The Express Sessions panel series this month will wade into the complicated debate over the need for a sewer system, and associated sewage treatment plant, for downtown Montauk and its surroundings.
A panel of players in the debate will join Sessions sponsors, members and guests at Gurney’s Seawater Spa & Resort on Friday, April 21, from noon to 2 p.m., to discuss the intricacies of Montauk’s needs for the future and the hurdles faced by the hamlet’s downtown in the coming decades without a centralized wastewater management system, as well as the concerns that creating such a system would raise.
On the panel for the event will be Leo Daunt, president of the Montauk Chamber of Commerce; East Hampton Town Supervisor Peter Van Scoyoc and town Councilman David Lys; Rick Whalen, an attorney and member of the Coalition for Hither Woods, a citizens group that has opposed a town proposal to put the sewage treatment plant for a sewer adjacent the town landfill and recycling center in Hither Hills; Robert DeLuca, the president of the Group for the East End, a regional development watchdog; and others.
Montauk’s seaside downtown faces a very fraught future with sea levels rising and severe storms expected to become more frequent in the coming decades. In the town’s hamlet study, consultants and the town crafted a plan to allow the oceanfront “front line” of hotels to retreat from the oceanfront and be redeveloped elsewhere in the downtown area. But doing so may require a sewer.

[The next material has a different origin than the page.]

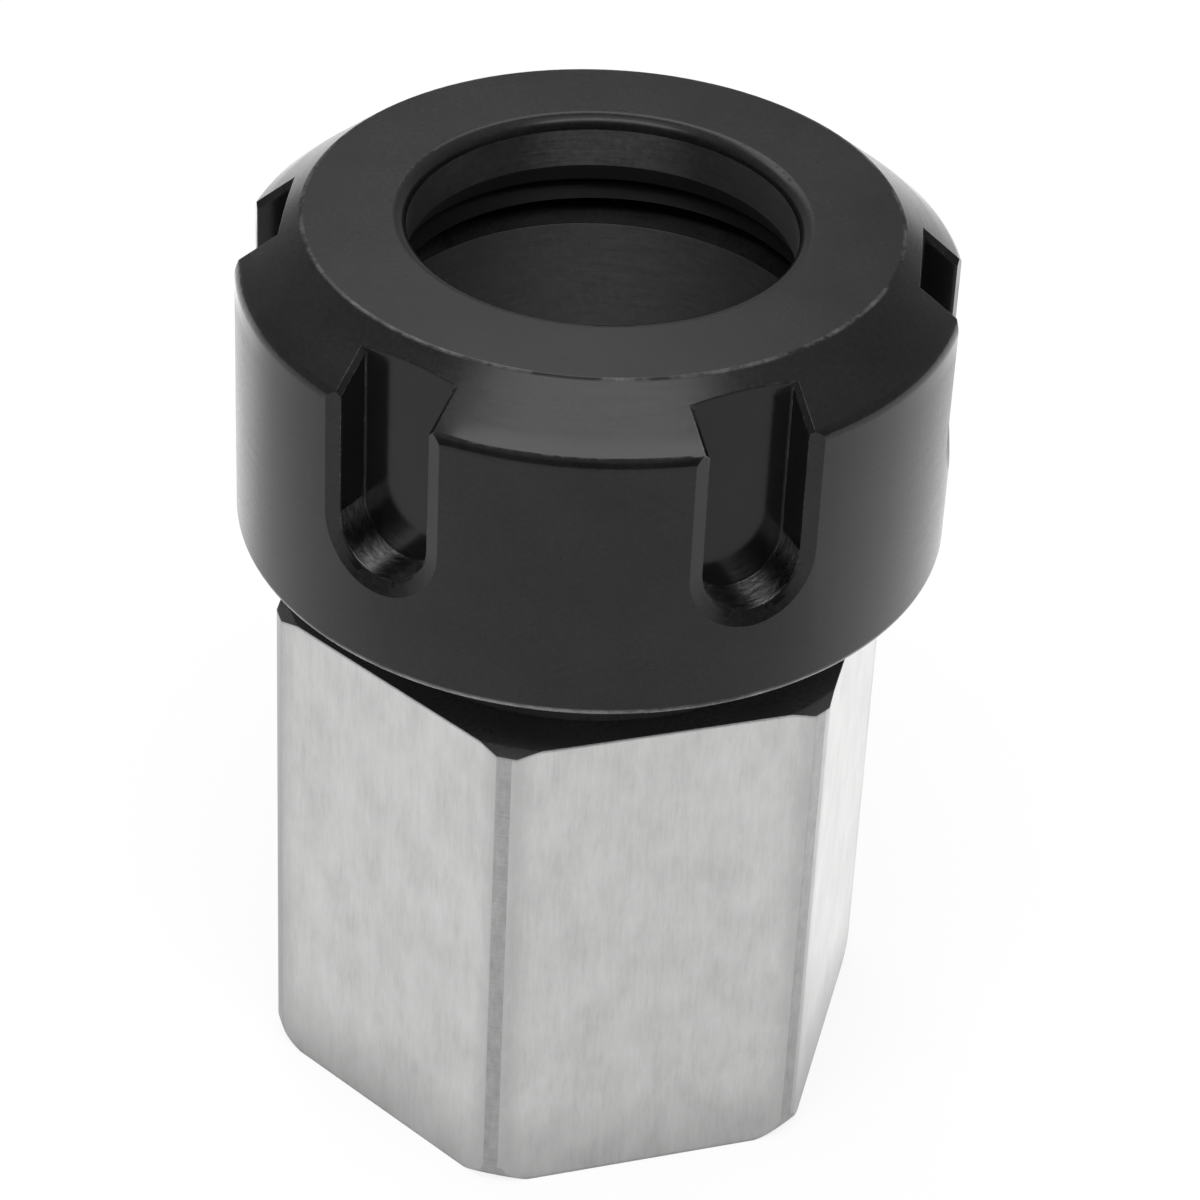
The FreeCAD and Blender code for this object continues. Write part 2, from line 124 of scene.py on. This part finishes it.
class Nodes:
    """A short way to write the node tree of a material or of the world."""

    def __init__(self, owner):
        owner.use_nodes = True
        self.owner = owner
        self.tree = owner.node_tree
        self.shader = self.tree.nodes.get("Principled BSDF")

    def add(self, kind, **values):
        node = self.tree.nodes.new(kind)
        for key, value in values.items():
            setattr(node, key, value)
        return node

    def feed(self, socket, value):
        """Links another node's output to the socket, or sets a number, a vector or a colour."""
        if isinstance(value, bpy.types.NodeSocket):
            self.tree.links.new(value, socket)
        elif socket.type == "RGBA":
            socket.default_value = (*value, 1)
        else:
            socket.default_value = value

    def surface(self, **values):
        """Feeds the shader's sockets, each named with _ for its space."""
        for name, value in values.items():
            self.feed(self.shader.inputs[name.replace("_", " ")], value)

    def place(self, stretch=(1, 1, 1)):
        """Object coordinates in millimetres, each axis multiplied by its stretch."""
        coords = self.add("ShaderNodeTexCoord")
        mapping = self.add("ShaderNodeMapping")
        mapping.inputs["Scale"].default_value = [s / MM for s in stretch]
        self.feed(mapping.inputs["Vector"], coords.outputs["Object"])
        return mapping.outputs["Vector"]

    def part(self, axis):
        node = self.add("ShaderNodeSeparateXYZ")
        self.feed(node.inputs[0], self.place())
        return node.outputs[axis]

    def vector(self, x, y, z):
        node = self.add("ShaderNodeCombineXYZ")
        for socket, value in zip(node.inputs, (x, y, z)):
            self.feed(socket, value)
        return node.outputs["Vector"]

    def math(self, operation, *values):
        node = self.add("ShaderNodeMath", operation=operation)
        for socket, value in zip(node.inputs, values):
            self.feed(socket, value)
        return node.outputs["Value"]

    def vector_math(self, operation, first, second):
        node = self.add("ShaderNodeVectorMath", operation=operation)
        self.feed(node.inputs[0], first)
        self.feed(node.inputs[1], second)
        return node.outputs["Value"]

    def blend(self, first, second, share):
        """A sum of two values, where the second has this share and the first the rest."""
        return self.math("ADD", self.math("MULTIPLY", first, 1 - share), self.math("MULTIPLY", second, share))

    def length(self, first, second):
        squares = [self.math("POWER", value, 2.0) for value in (first, second)]
        return self.math("SQRT", self.math("ADD", *squares))

    def reach(self):
        """Distance from the axis, in millimetres."""
        return self.length(self.part("X"), self.part("Y"))

    def ring(self, radius, height):
        """Distance from the circle of this radius at this height."""
        across = self.math("SUBTRACT", self.reach(), radius)
        return self.length(across, self.math("SUBTRACT", self.part("Z"), height))

    def noise(self, vector, detail=2.0, roughness=0.5):
        node = self.add("ShaderNodeTexNoise")
        node.inputs["Scale"].default_value = 1.0
        node.inputs["Detail"].default_value = detail
        node.inputs["Roughness"].default_value = roughness
        self.feed(node.inputs["Vector"], vector)
        return node.outputs["Fac"]

    def spread(self, value, low, high, start=0.0, end=1.0):
        """Maps start..end to low..high, held at the ends."""
        node = self.add("ShaderNodeMapRange", clamp=True)
        self.feed(node.inputs["Value"], value)
        for socket, number in (("From Min", start), ("From Max", end), ("To Min", low), ("To Max", high)):
            node.inputs[socket].default_value = number
        return node.outputs["Result"]

    def colours(self, value, *stops):
        """A colour for each place from 0 to 1: (place, (red, green, blue))."""
        node = self.add("ShaderNodeValToRGB")
        ramp = node.color_ramp
        while len(ramp.elements) < len(stops):
            ramp.elements.new(0.5)
        for element, (place, colour) in zip(ramp.elements, stops):
            element.position = place
            element.color = (*colour, 1)
        self.feed(node.inputs["Fac"], value)
        return node.outputs["Color"]

    def mix(self, share, first, second):
        node = self.add("ShaderNodeMix", data_type="RGBA")
        for socket, value in zip((node.inputs["Factor"], node.inputs[6], node.inputs[7]), (share, first, second)):
            self.feed(socket, value)
        return node.outputs[2]

    def mix_shaders(self, share, first, second):
        node = self.add("ShaderNodeMixShader")
        for socket, value in zip(node.inputs, (share, first, second)):
            self.feed(socket, value)
        return node.outputs["Shader"]

    def softened(self, radius):
        """The surface's normal with its edges rounded to this radius in millimetres."""
        node = self.add("ShaderNodeBevel", samples=6)
        node.inputs["Radius"].default_value = radius * MM
        return node.outputs["Normal"]

    def relief(self, height, distance, rounding):
        """Bump of this height in millimetres on edges rounded to this radius."""
        bump = self.add("ShaderNodeBump")
        bump.inputs["Distance"].default_value = distance * MM
        bump.inputs["Strength"].default_value = 1.0
        self.feed(bump.inputs["Height"], height)
        self.feed(bump.inputs["Normal"], self.softened(rounding))
        self.surface(Normal=bump.outputs["Normal"])

    def wear(self, radius, low, high):
        """0 on plain surface, 1 on edges that stand out."""
        geometry = self.add("ShaderNodeNewGeometry")
        turn = self.vector_math("DOT_PRODUCT", self.softened(radius), geometry.outputs["Normal"])
        return self.spread(turn, 1.0, 0.0, low, high)

    def rays(self):
        """Two values: 1 for the camera's own rays, and 1 for mirrored and refracted ones."""
        path = self.add("ShaderNodeLightPath")
        mirrored = self.math("MAXIMUM", path.outputs["Is Glossy Ray"], path.outputs["Is Transmission Ray"])
        return path.outputs["Is Camera Ray"], mirrored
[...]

Town officials have also argued that better wastewater treatment is also needed to ease chronic water quality problems in the Fort Pond and most properties in the downtown area are not large enough, or far enough above groundwater, to fit individual advanced septic systems. The town has also said that future phases of the sewering could serve other areas of the hamlet, like the harbor, where septics are also a concern.
The town has proposed a land swap with Suffolk County for parklands near the town-owned landfill where a sewage treatment plant could be built.
But neighbors and environmentalists have opposed the idea, and were successful in convincing the Suffolk County Parks Trustees to reject the idea, which would have to be approved by the Suffolk County and New York State legislatures.
Concerns have also been raised that a sewer could spur a development boom in the downtown, and other areas served by the sewers.